Alongside, urban terrorism is liable to remain a major pre-occupation for Pakistan. In fact, it may increase given the enormous demographic and economic changes taking place, such as ongoing mass rural migration to major cities and galloping poverty. Between 2008 and 2011, the number of Pakistanis living in extreme poverty (making Rs100 or less per day) has gone up from 47 million to 72 million.
Fighting the curse of extremism requires recognition of the real enemy. “Know your enemy and know yourself, and you can fight a hundred battles without disaster,” advocated Sun Tzu, the ancient Chinese strategist. That the enemy lies “within” — the sympathisers, the abettors and those brainwashed – makes the fight that much more difficult. So far, terror groups have capitalised on crevices in internal security arrangements, inadequate training, inter-agency distrust and the resultant poor coordination together with misplaced ‘intelligence’ priorities.

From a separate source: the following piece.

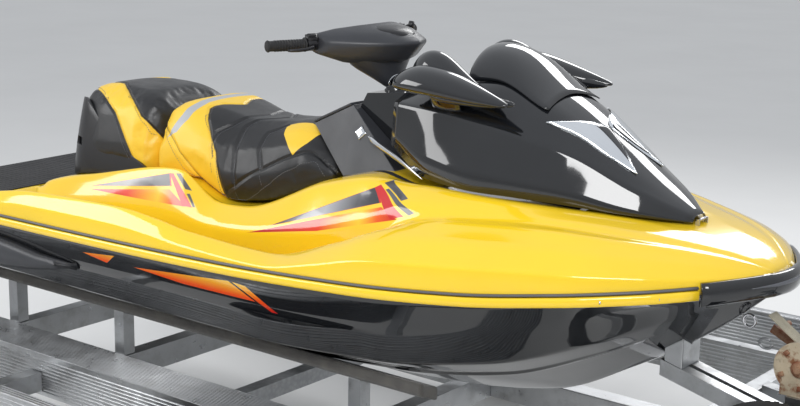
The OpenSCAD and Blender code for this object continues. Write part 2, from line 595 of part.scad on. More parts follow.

International concerns about Pakistan’s strategic assets continue to rise. With the greatest reverence and understanding reserved for those who sacrifice and suffer to shield us from terror, the imperative need for reforms in the armed forces and intelligence agencies can no longer be set aside. Two things have become indisputable necessities: one, remodelling of the intelligence and security set-up with redefined objectives; and two, embarking on the task of purging the rank and file of adherents to extremist ideologies and terrorist sleeper cells, if any.
A full-blown insurgency has been raging since 2002, and yet the nation is without a coherent national security and counter-terrorism strategy. The draft of a new terrorism bill is yet to be tabled in parliament. NACTA (National Counter-Terror Authority), the one set-up that could have made a serious dent in the terror complex, is lying dormant, disallowed from functioning as an independent body. Even when we suggest foreign involvement, our failure to back it up with compelling evidence has been strikingly missing. We must perish the thought that this enemy will recede once the US troop drawdown is well underway. It will endure and may hurt us even more. “Pakistan should understand that anti-Americanism and conspiracy theories will not make their problems disappear,” said Hillary Clinton at the end of her brief visit to Pakistan on May 27. If Pakistan is to avoid global isolation and pariah status, it must genuinely shrink and ultimately prohibit use of its space by non-state actors.